● **Written request**: Below is a set of records; restate each one word for word.

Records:
⁂

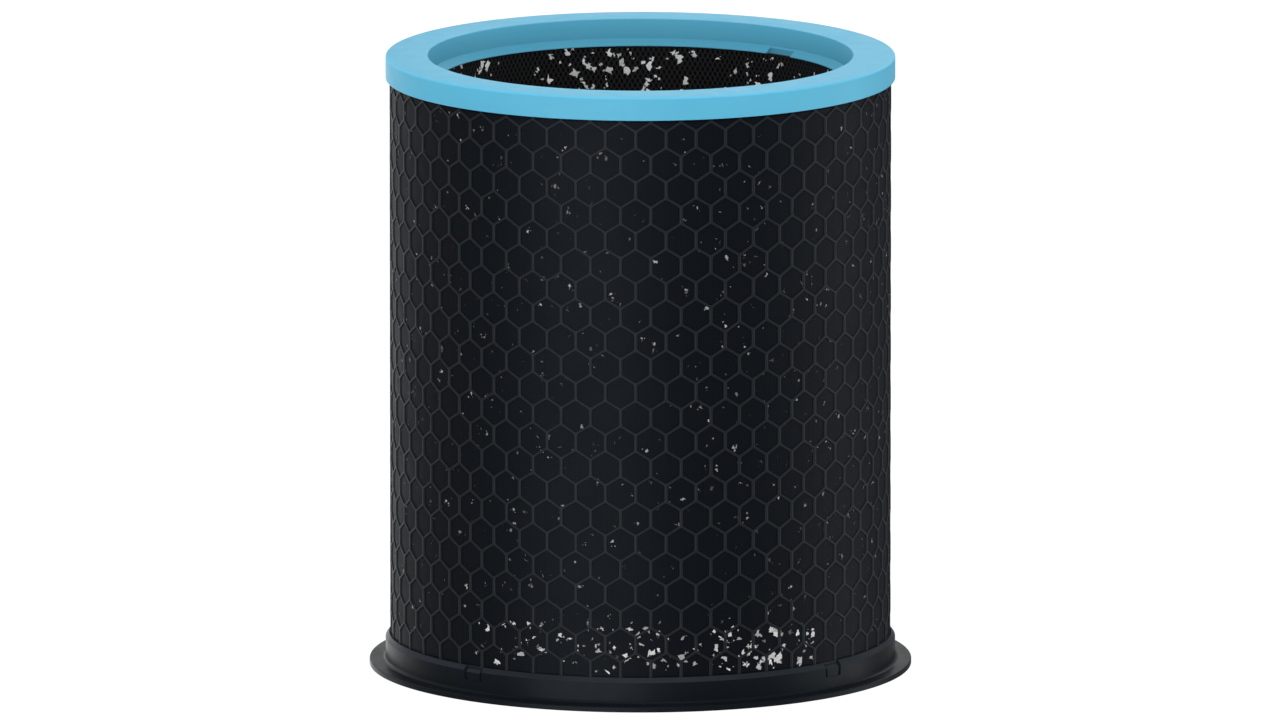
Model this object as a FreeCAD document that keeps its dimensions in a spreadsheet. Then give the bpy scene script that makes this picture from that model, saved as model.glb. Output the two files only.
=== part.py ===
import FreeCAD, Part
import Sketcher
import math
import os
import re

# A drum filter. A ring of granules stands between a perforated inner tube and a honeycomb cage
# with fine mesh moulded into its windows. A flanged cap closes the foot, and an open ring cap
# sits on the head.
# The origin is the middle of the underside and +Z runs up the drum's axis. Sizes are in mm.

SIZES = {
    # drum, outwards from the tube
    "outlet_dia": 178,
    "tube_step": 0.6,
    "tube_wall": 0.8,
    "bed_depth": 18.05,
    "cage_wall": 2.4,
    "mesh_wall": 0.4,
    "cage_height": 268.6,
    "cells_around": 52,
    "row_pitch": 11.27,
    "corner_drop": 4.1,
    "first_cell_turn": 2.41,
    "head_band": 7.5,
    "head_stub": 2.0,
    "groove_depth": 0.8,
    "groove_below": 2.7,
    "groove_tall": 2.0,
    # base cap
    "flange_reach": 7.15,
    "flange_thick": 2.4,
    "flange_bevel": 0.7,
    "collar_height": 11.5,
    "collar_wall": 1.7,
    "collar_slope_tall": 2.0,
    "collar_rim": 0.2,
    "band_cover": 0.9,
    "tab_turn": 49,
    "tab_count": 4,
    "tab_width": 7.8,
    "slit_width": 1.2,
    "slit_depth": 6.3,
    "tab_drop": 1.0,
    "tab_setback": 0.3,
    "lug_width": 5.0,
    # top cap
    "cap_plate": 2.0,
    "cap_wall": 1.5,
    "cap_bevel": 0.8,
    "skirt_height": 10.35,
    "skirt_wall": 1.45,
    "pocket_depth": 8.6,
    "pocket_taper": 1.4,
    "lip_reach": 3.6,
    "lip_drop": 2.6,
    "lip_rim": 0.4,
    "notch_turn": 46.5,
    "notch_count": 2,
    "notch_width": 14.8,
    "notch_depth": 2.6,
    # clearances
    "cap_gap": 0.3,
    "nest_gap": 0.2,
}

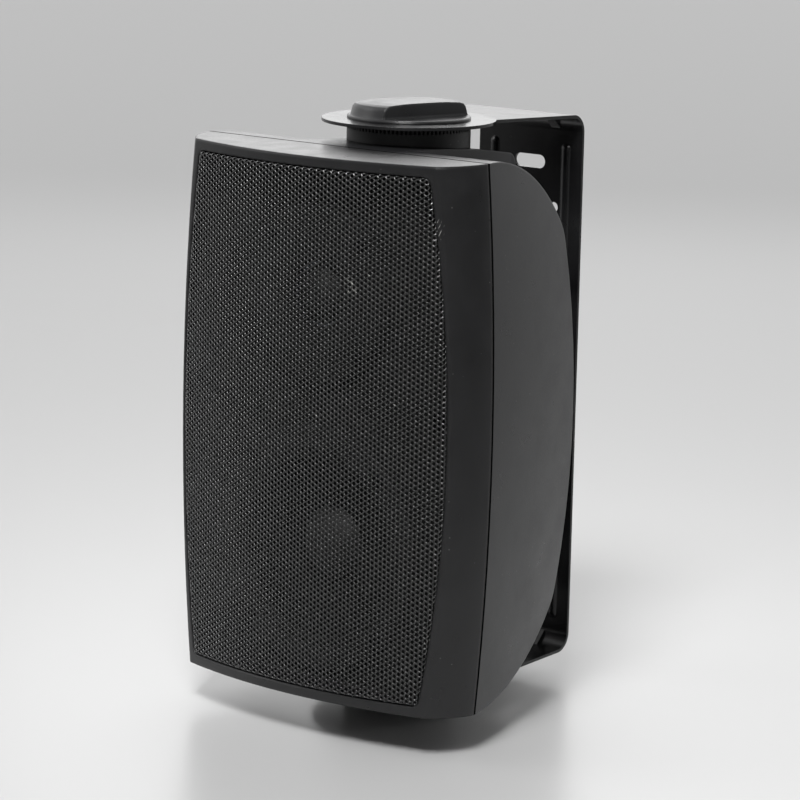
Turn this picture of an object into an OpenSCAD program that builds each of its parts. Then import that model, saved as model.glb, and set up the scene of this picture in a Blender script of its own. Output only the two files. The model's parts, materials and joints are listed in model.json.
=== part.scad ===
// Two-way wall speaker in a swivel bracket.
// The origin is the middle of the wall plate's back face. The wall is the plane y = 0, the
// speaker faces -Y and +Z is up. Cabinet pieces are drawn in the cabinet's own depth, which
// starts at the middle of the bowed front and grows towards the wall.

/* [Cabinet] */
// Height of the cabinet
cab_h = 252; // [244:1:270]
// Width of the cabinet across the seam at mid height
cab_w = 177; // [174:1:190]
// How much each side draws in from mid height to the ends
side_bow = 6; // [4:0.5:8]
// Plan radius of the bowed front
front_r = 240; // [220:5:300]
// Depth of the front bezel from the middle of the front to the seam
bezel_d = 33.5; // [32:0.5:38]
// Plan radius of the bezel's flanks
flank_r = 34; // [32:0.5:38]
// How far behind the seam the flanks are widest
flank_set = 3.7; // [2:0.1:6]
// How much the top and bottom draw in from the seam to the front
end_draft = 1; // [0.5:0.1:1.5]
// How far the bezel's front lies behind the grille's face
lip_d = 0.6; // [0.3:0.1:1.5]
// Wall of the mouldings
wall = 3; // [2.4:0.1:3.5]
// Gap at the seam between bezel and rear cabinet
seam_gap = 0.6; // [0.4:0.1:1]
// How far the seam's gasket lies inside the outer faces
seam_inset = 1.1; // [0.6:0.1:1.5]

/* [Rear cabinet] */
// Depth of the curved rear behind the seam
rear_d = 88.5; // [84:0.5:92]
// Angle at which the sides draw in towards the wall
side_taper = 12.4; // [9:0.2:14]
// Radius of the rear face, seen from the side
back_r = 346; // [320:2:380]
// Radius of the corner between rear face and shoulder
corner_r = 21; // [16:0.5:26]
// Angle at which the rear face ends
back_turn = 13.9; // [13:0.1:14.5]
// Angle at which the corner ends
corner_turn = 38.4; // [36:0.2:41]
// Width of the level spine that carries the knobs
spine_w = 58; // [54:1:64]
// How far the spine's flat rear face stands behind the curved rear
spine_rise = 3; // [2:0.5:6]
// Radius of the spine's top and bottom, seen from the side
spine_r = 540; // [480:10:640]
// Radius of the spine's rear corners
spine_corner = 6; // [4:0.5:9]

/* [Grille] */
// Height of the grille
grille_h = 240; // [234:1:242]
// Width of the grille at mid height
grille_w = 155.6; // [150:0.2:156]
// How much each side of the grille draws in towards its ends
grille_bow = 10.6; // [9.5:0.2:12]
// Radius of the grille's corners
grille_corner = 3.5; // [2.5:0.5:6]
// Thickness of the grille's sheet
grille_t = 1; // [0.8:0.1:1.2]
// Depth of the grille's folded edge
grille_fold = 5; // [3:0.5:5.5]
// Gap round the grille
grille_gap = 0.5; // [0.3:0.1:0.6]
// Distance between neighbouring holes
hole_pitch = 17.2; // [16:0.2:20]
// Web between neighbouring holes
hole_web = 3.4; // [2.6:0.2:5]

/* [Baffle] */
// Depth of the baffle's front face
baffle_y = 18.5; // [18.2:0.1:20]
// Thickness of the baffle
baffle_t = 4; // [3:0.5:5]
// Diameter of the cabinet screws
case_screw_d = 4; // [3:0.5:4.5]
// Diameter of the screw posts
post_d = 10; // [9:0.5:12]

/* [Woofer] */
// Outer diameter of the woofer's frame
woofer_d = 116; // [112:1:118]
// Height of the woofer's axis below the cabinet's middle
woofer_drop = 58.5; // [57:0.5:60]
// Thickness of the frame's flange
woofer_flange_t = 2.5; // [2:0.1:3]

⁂

● **Answer to the exercise**:
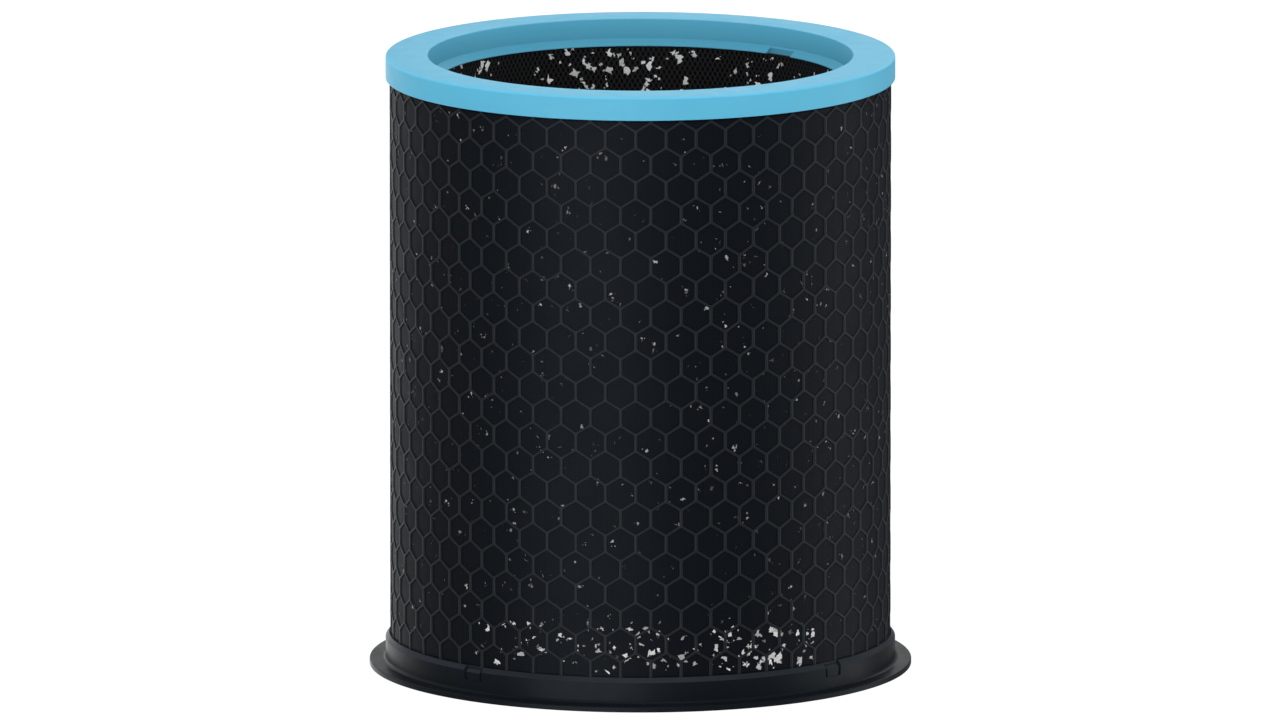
Model this object as a FreeCAD document that keeps its dimensions in a spreadsheet. Then give the bpy scene script that makes this picture from that model, saved as model.glb. Output the two files only.
=== part.py ===
import FreeCAD, Part
import Sketcher
import math
import os
import re

# A drum filter. A ring of granules stands between a perforated inner tube and a honeycomb cage
# with fine mesh moulded into its windows. A flanged cap closes the foot, and an open ring cap
# sits on the head.
# The origin is the middle of the underside and +Z runs up the drum's axis. Sizes are in mm.

SIZES = {
    # drum, outwards from the tube
    "outlet_dia": 178,
    "tube_step": 0.6,
    "tube_wall": 0.8,
    "bed_depth": 18.05,
    "cage_wall": 2.4,
    "mesh_wall": 0.4,
    "cage_height": 268.6,
    "cells_around": 52,
    "row_pitch": 11.27,
    "corner_drop": 4.1,
    "first_cell_turn": 2.41,
    "head_band": 7.5,
    "head_stub": 2.0,
    "groove_depth": 0.8,
    "groove_below": 2.7,
    "groove_tall": 2.0,
    # base cap
    "flange_reach": 7.15,
    "flange_thick": 2.4,
    "flange_bevel": 0.7,
    "collar_height": 11.5,
    "collar_wall": 1.7,
    "collar_slope_tall": 2.0,
    "collar_rim": 0.2,
    "band_cover": 0.9,
    "tab_turn": 49,
    "tab_count": 4,
    "tab_width": 7.8,
    "slit_width": 1.2,
    "slit_depth": 6.3,
    "tab_drop": 1.0,
    "tab_setback": 0.3,
    "lug_width": 5.0,
    # top cap
    "cap_plate": 2.0,
    "cap_wall": 1.5,
    "cap_bevel": 0.8,
    "skirt_height": 10.35,
    "skirt_wall": 1.45,
    "pocket_depth": 8.6,
    "pocket_taper": 1.4,
    "lip_reach": 3.6,
    "lip_drop": 2.6,
    "lip_rim": 0.4,
    "notch_turn": 46.5,
    "notch_count": 2,
    "notch_width": 14.8,
    "notch_depth": 2.6,
    # clearances
    "cap_gap": 0.3,
    "nest_gap": 0.2,
}

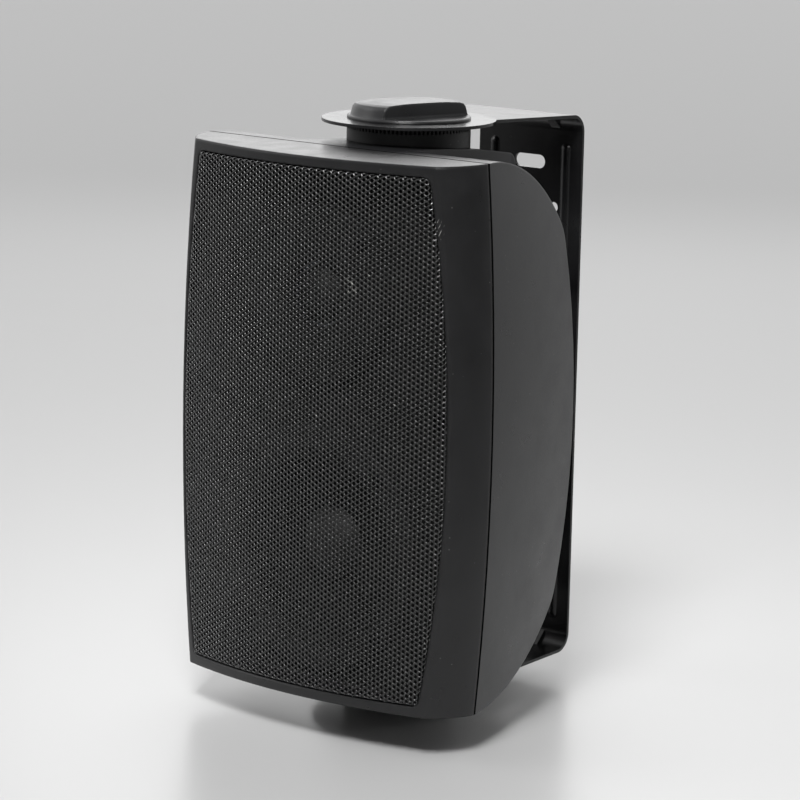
Turn this picture of an object into an OpenSCAD program that builds each of its parts. Then import that model, saved as model.glb, and set up the scene of this picture in a Blender script of its own. Output only the two files. The model's parts, materials and joints are listed in model.json.
=== part.scad ===
// Two-way wall speaker in a swivel bracket.
// The origin is the middle of the wall plate's back face. The wall is the plane y = 0, the
// speaker faces -Y and +Z is up. Cabinet pieces are drawn in the cabinet's own depth, which
// starts at the middle of the bowed front and grows towards the wall.

/* [Cabinet] */
// Height of the cabinet
cab_h = 252; // [244:1:270]
// Width of the cabinet across the seam at mid height
cab_w = 177; // [174:1:190]
// How much each side draws in from mid height to the ends
side_bow = 6; // [4:0.5:8]
// Plan radius of the bowed front
front_r = 240; // [220:5:300]
// Depth of the front bezel from the middle of the front to the seam
bezel_d = 33.5; // [32:0.5:38]
// Plan radius of the bezel's flanks
flank_r = 34; // [32:0.5:38]
// How far behind the seam the flanks are widest
flank_set = 3.7; // [2:0.1:6]
// How much the top and bottom draw in from the seam to the front
end_draft = 1; // [0.5:0.1:1.5]
// How far the bezel's front lies behind the grille's face
lip_d = 0.6; // [0.3:0.1:1.5]
// Wall of the mouldings
wall = 3; // [2.4:0.1:3.5]
// Gap at the seam between bezel and rear cabinet
seam_gap = 0.6; // [0.4:0.1:1]
// How far the seam's gasket lies inside the outer faces
seam_inset = 1.1; // [0.6:0.1:1.5]

/* [Rear cabinet] */
// Depth of the curved rear behind the seam
rear_d = 88.5; // [84:0.5:92]
// Angle at which the sides draw in towards the wall
side_taper = 12.4; // [9:0.2:14]
// Radius of the rear face, seen from the side
back_r = 346; // [320:2:380]
// Radius of the corner between rear face and shoulder
corner_r = 21; // [16:0.5:26]
// Angle at which the rear face ends
back_turn = 13.9; // [13:0.1:14.5]
// Angle at which the corner ends
corner_turn = 38.4; // [36:0.2:41]
// Width of the level spine that carries the knobs
spine_w = 58; // [54:1:64]
// How far the spine's flat rear face stands behind the curved rear
spine_rise = 3; // [2:0.5:6]
// Radius of the spine's top and bottom, seen from the side
spine_r = 540; // [480:10:640]
// Radius of the spine's rear corners
spine_corner = 6; // [4:0.5:9]

/* [Grille] */
// Height of the grille
grille_h = 240; // [234:1:242]
// Width of the grille at mid height
grille_w = 155.6; // [150:0.2:156]
// How much each side of the grille draws in towards its ends
grille_bow = 10.6; // [9.5:0.2:12]
// Radius of the grille's corners
grille_corner = 3.5; // [2.5:0.5:6]
// Thickness of the grille's sheet
grille_t = 1; // [0.8:0.1:1.2]
// Depth of the grille's folded edge
grille_fold = 5; // [3:0.5:5.5]
// Gap round the grille
grille_gap = 0.5; // [0.3:0.1:0.6]
// Distance between neighbouring holes
hole_pitch = 17.2; // [16:0.2:20]
// Web between neighbouring holes
hole_web = 3.4; // [2.6:0.2:5]

/* [Baffle] */
// Depth of the baffle's front face
baffle_y = 18.5; // [18.2:0.1:20]
// Thickness of the baffle
baffle_t = 4; // [3:0.5:5]
// Diameter of the cabinet screws
case_screw_d = 4; // [3:0.5:4.5]
// Diameter of the screw posts
post_d = 10; // [9:0.5:12]

/* [Woofer] */
// Outer diameter of the woofer's frame
woofer_d = 116; // [112:1:118]
// Height of the woofer's axis below the cabinet's middle
woofer_drop = 58.5; // [57:0.5:60]
// Thickness of the frame's flange
woofer_flange_t = 2.5; // [2:0.1:3]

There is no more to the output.